What the Father required of Noach was to build a vessel that would hold all that was untainted and set apart in order to sustain life so that His creation would not be completely wiped out. This was a fulfillment of the futuristic promise made to Adam regarding the Righteous Seed Who was yet to come and crush the serpent’s head. However, at this point in time, the Creator was willing to destroy all flesh due to their impertinence and corruption.
What Adam and Chavah had caused by way of rejection of Truth culminated to a point of worldwide annihilation. The original position of justification and purity had already been abandoned. With that choice came an expulsion from the first ark known as the Garden. This place of paradise was set apart from all other places on earth that Elohim had originally created. It was to house that which was most precious to Elohim—man’s heart for His own dwelling place.

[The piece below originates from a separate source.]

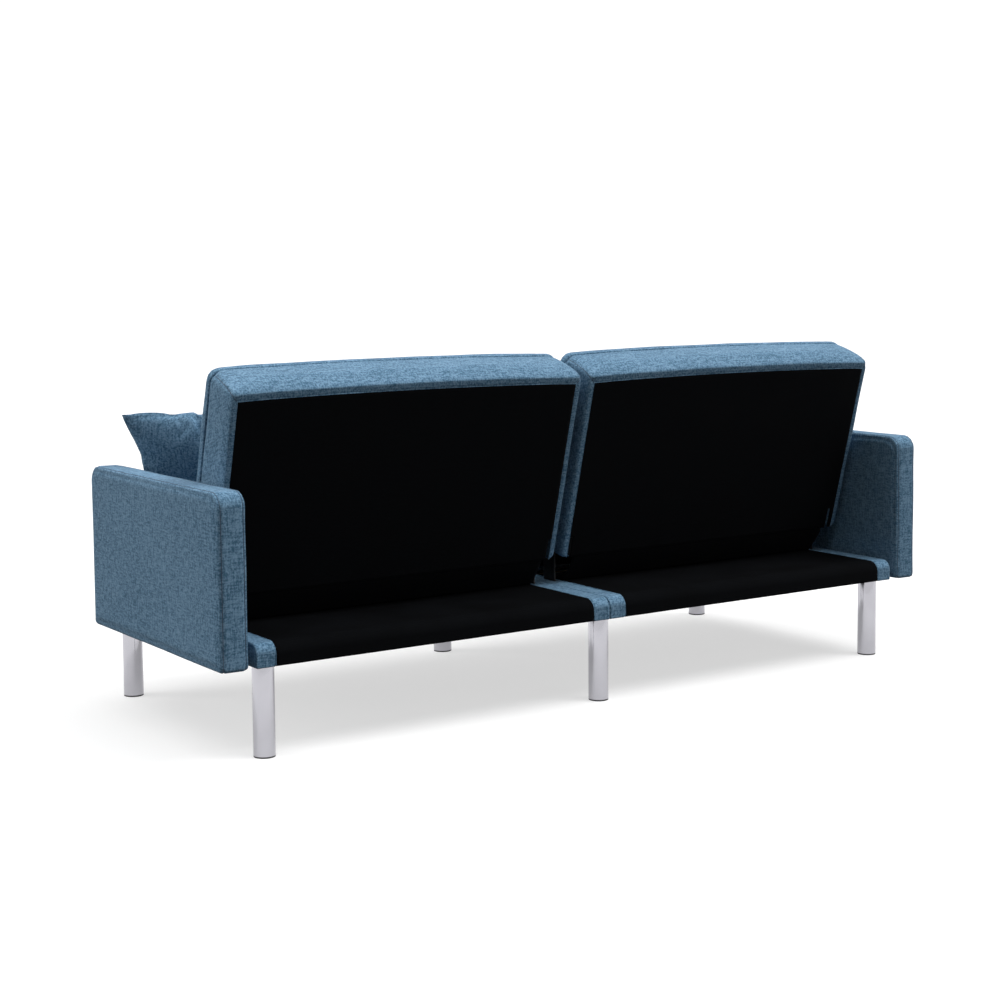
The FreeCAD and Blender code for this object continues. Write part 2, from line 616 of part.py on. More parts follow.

In a similar way, Noach was to build an elaborate vessel that would encapsulate all that was still wholesome and blameless. Due to Noach’s blamelessness, his whole family would endure within this vessel, even though Ham’s lineage would turn out to be marked as corrupt in the end. With this knowledge, Elohim still saved Noach’s family for the sake of Noach’s righteousness (and the Father’s enduring mercy and grace). The ark was what they entered into for salvation. This large vessel was the embodiment of the Covenant that Elohim had established with man/Adam. Within the ark, was the remnant of eight individuals and animals who dwelt in the sanctuary YHVH’s Covenant established and sealed for safekeeping until the destruction of all other life was complete.
Later, YHVH would sanction a much smaller container to be overlaid with gold, topped with a propitiation seat (representing the throne of YHVH), and carried by poles upon the shoulders of men of whom would never touch the ark or they would die. It would seem that the Covenant Maker continued to diminish the ability of men to remain in the care of His Covenant by His grace alone and would require that His Covenant be carried from place to place and observed from afar rather than man being allowed to physically exist within it so literally. From the Creator’s point-of-view, the scale of His ark for separation did not matter as the much larger place of Paradise had been rejected and, now, the barge of salvation, sustained upon a flood, would only contain eight humans. YHVH needed man to understand, with sound wisdom from His own Ruach/Spirit, that the Ark man needed was the very heart of the Creator Himself. In turn, the ark that YHVH desired to dwell within was the heart of man. Both arks exhibit the opposite extremes to one another in regard to size, content, and righteousness.
What men, after the Sinai experience, would carry upon their shoulders was the ease by which the Father desired men to carry Him within their own hearts. Yes, there is a struggle in carrying what is to be separate from the world. Yes, there is a burden to bear in the battle of keeping Covenant and rebellion. However, it is the Ark of Yeshua that the Father has revealed as the Vessel of Salvation for mankind. Moreover, He instructs us to take Yeshua’s yoke, a burden of little consequence, upon ourselves. In turn, Messiah guides us to the safe harbor of redemption, salvation, deliverance, justification, and, eventually, Paradise.
Looking back, it is clear to see that the Garden contained a Tree that, by definition, is wooden in structure. Later, Noach was to make an ark of wood to ferry the righteous to safety. Scripture reveals the promise was kept to Adam by a shoot of Jesse. David would be the Messianic bloodline for Yeshua to issue forth and bear much fruit. Like wood, He was hewn down by man for their own benefit; yet, He has survived the ordeal of being trodden upon and was raised from a tree of a curse to the resurrected Tree of Life. We are to be grafted into Messiah, as His branches, as He delivers us as our Ark. He is baring us from this fleeting life into His eternal place of the heart—Paradise.
2 Timothy 2:19-21, “Nevertheless, the firm foundation of YHVH stands, having this seal, ‘YHVH knows those who are His,’ and, ‘Everyone who names the name of YHVH is to abstain from wickedness.’ Now in a large house, there are not only gold and silver vessels, but also vessels of wood and of earthenware, and some to honor and some to dishonor. Therefore, if anyone cleanses himself from these things, he will be a vessel for honor, sanctified, useful to the Master, prepared for every good work.”